BRIEF: Repeat each line exactly, leaving nothing out.

MATERIAL:
┏━━

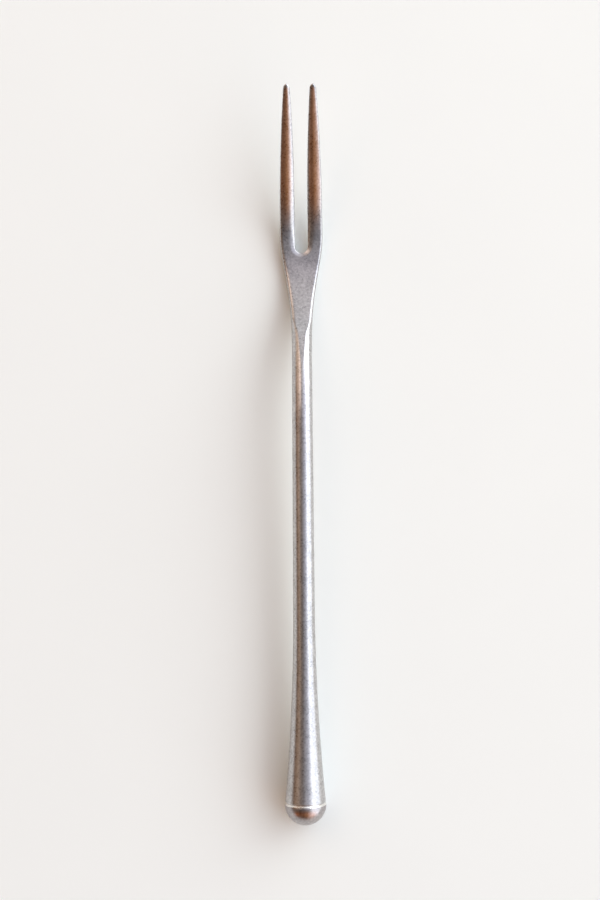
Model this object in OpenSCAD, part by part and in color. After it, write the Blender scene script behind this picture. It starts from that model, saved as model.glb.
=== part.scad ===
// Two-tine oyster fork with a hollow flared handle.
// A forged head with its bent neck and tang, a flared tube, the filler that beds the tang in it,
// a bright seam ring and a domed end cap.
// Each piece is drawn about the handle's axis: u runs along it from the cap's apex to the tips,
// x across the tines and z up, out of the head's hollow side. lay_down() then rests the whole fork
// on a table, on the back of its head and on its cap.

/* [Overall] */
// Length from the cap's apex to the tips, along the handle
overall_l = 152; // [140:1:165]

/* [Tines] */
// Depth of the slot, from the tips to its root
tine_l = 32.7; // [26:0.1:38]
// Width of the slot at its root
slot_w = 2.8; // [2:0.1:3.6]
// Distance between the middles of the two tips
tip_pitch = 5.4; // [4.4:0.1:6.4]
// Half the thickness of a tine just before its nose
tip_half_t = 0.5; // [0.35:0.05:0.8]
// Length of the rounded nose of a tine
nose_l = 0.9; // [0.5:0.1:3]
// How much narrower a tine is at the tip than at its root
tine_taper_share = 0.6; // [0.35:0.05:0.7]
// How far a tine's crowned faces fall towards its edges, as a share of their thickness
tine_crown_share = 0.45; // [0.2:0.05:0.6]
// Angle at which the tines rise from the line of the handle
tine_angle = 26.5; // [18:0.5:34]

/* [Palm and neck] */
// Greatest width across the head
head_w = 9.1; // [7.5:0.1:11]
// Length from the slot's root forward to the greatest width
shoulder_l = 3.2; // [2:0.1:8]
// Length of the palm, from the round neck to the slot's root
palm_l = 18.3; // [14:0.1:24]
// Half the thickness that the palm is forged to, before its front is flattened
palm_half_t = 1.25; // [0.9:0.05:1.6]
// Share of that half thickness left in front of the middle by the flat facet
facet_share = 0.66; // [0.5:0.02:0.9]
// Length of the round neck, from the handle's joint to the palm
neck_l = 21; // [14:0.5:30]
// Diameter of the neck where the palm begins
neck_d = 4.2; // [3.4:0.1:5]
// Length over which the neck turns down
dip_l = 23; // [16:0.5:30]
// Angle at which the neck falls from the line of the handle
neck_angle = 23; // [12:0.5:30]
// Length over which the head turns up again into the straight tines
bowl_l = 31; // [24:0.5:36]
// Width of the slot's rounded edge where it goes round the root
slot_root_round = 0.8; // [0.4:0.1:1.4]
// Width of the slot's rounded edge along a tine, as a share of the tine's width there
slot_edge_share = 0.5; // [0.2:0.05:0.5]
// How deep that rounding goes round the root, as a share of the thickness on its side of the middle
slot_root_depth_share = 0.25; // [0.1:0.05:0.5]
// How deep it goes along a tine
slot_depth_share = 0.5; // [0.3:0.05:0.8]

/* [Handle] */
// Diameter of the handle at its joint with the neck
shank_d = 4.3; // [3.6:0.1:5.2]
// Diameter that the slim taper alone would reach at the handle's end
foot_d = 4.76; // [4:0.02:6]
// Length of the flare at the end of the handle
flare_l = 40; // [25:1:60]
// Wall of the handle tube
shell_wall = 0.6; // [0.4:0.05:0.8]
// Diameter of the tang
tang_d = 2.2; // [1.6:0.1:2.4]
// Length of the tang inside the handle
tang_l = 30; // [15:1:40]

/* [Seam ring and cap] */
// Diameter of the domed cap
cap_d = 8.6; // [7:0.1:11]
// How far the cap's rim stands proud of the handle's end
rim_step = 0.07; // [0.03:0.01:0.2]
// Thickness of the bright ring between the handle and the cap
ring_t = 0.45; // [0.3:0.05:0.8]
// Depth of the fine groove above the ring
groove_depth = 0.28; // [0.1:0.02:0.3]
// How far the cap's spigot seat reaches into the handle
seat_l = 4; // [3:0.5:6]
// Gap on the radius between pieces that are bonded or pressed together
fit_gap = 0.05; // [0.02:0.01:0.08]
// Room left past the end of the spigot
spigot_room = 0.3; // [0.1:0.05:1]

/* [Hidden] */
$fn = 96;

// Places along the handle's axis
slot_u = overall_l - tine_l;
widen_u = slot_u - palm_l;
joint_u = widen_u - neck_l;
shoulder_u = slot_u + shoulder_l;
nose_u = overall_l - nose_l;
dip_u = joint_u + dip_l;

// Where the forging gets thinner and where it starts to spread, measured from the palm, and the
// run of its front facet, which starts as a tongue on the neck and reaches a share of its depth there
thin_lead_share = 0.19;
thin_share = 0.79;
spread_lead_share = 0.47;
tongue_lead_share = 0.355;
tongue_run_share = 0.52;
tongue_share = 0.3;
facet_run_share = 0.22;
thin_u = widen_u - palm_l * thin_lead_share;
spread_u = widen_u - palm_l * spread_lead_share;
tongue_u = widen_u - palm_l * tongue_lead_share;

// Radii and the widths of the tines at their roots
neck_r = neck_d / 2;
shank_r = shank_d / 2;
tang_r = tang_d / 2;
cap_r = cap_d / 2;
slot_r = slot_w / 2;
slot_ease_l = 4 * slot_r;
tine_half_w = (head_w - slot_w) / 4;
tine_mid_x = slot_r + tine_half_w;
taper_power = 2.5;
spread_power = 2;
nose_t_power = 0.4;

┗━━

RESPONSE:
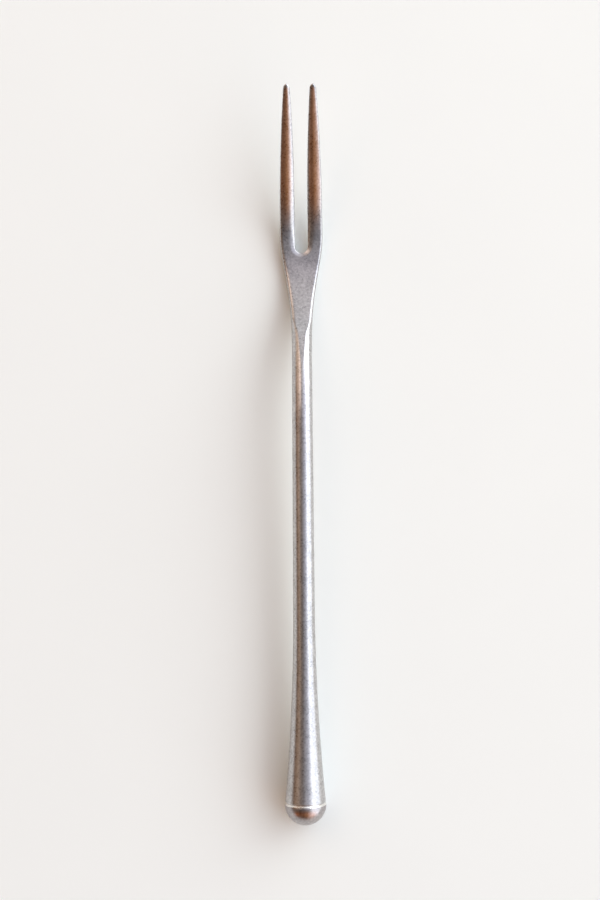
Model this object in OpenSCAD, part by part and in color. After it, write the Blender scene script behind this picture. It starts from that model, saved as model.glb.
=== part.scad ===
// Two-tine oyster fork with a hollow flared handle.
// A forged head with its bent neck and tang, a flared tube, the filler that beds the tang in it,
// a bright seam ring and a domed end cap.
// Each piece is drawn about the handle's axis: u runs along it from the cap's apex to the tips,
// x across the tines and z up, out of the head's hollow side. lay_down() then rests the whole fork
// on a table, on the back of its head and on its cap.

/* [Overall] */
// Length from the cap's apex to the tips, along the handle
overall_l = 152; // [140:1:165]

/* [Tines] */
// Depth of the slot, from the tips to its root
tine_l = 32.7; // [26:0.1:38]
// Width of the slot at its root
slot_w = 2.8; // [2:0.1:3.6]
// Distance between the middles of the two tips
tip_pitch = 5.4; // [4.4:0.1:6.4]
// Half the thickness of a tine just before its nose
tip_half_t = 0.5; // [0.35:0.05:0.8]
// Length of the rounded nose of a tine
nose_l = 0.9; // [0.5:0.1:3]
// How much narrower a tine is at the tip than at its root
tine_taper_share = 0.6; // [0.35:0.05:0.7]
// How far a tine's crowned faces fall towards its edges, as a share of their thickness
tine_crown_share = 0.45; // [0.2:0.05:0.6]
// Angle at which the tines rise from the line of the handle
tine_angle = 26.5; // [18:0.5:34]

/* [Palm and neck] */
// Greatest width across the head
head_w = 9.1; // [7.5:0.1:11]
// Length from the slot's root forward to the greatest width
shoulder_l = 3.2; // [2:0.1:8]
// Length of the palm, from the round neck to the slot's root
palm_l = 18.3; // [14:0.1:24]
// Half the thickness that the palm is forged to, before its front is flattened
palm_half_t = 1.25; // [0.9:0.05:1.6]
// Share of that half thickness left in front of the middle by the flat facet
facet_share = 0.66; // [0.5:0.02:0.9]
// Length of the round neck, from the handle's joint to the palm
neck_l = 21; // [14:0.5:30]
// Diameter of the neck where the palm begins
neck_d = 4.2; // [3.4:0.1:5]
// Length over which the neck turns down
dip_l = 23; // [16:0.5:30]
// Angle at which the neck falls from the line of the handle
neck_angle = 23; // [12:0.5:30]
// Length over which the head turns up again into the straight tines
bowl_l = 31; // [24:0.5:36]
// Width of the slot's rounded edge where it goes round the root
slot_root_round = 0.8; // [0.4:0.1:1.4]
// Width of the slot's rounded edge along a tine, as a share of the tine's width there
slot_edge_share = 0.5; // [0.2:0.05:0.5]
// How deep that rounding goes round the root, as a share of the thickness on its side of the middle
slot_root_depth_share = 0.25; // [0.1:0.05:0.5]
// How deep it goes along a tine
slot_depth_share = 0.5; // [0.3:0.05:0.8]

/* [Handle] */
// Diameter of the handle at its joint with the neck
shank_d = 4.3; // [3.6:0.1:5.2]
// Diameter that the slim taper alone would reach at the handle's end
foot_d = 4.76; // [4:0.02:6]
// Length of the flare at the end of the handle
flare_l = 40; // [25:1:60]
// Wall of the handle tube
shell_wall = 0.6; // [0.4:0.05:0.8]
// Diameter of the tang
tang_d = 2.2; // [1.6:0.1:2.4]
// Length of the tang inside the handle
tang_l = 30; // [15:1:40]

/* [Seam ring and cap] */
// Diameter of the domed cap
cap_d = 8.6; // [7:0.1:11]
// How far the cap's rim stands proud of the handle's end
rim_step = 0.07; // [0.03:0.01:0.2]
// Thickness of the bright ring between the handle and the cap
ring_t = 0.45; // [0.3:0.05:0.8]
// Depth of the fine groove above the ring
groove_depth = 0.28; // [0.1:0.02:0.3]
// How far the cap's spigot seat reaches into the handle
seat_l = 4; // [3:0.5:6]
// Gap on the radius between pieces that are bonded or pressed together
fit_gap = 0.05; // [0.02:0.01:0.08]
// Room left past the end of the spigot
spigot_room = 0.3; // [0.1:0.05:1]

/* [Hidden] */
$fn = 96;

// Places along the handle's axis
slot_u = overall_l - tine_l;
widen_u = slot_u - palm_l;
joint_u = widen_u - neck_l;
shoulder_u = slot_u + shoulder_l;
nose_u = overall_l - nose_l;
dip_u = joint_u + dip_l;

// Where the forging gets thinner and where it starts to spread, measured from the palm, and the
// run of its front facet, which starts as a tongue on the neck and reaches a share of its depth there
thin_lead_share = 0.19;
thin_share = 0.79;
spread_lead_share = 0.47;
tongue_lead_share = 0.355;
tongue_run_share = 0.52;
tongue_share = 0.3;
facet_run_share = 0.22;
thin_u = widen_u - palm_l * thin_lead_share;
spread_u = widen_u - palm_l * spread_lead_share;
tongue_u = widen_u - palm_l * tongue_lead_share;

// Radii and the widths of the tines at their roots
neck_r = neck_d / 2;
shank_r = shank_d / 2;
tang_r = tang_d / 2;
cap_r = cap_d / 2;
slot_r = slot_w / 2;
slot_ease_l = 4 * slot_r;
tine_half_w = (head_w - slot_w) / 4;
tine_mid_x = slot_r + tine_half_w;
taper_power = 2.5;
spread_power = 2;
nose_t_power = 0.4;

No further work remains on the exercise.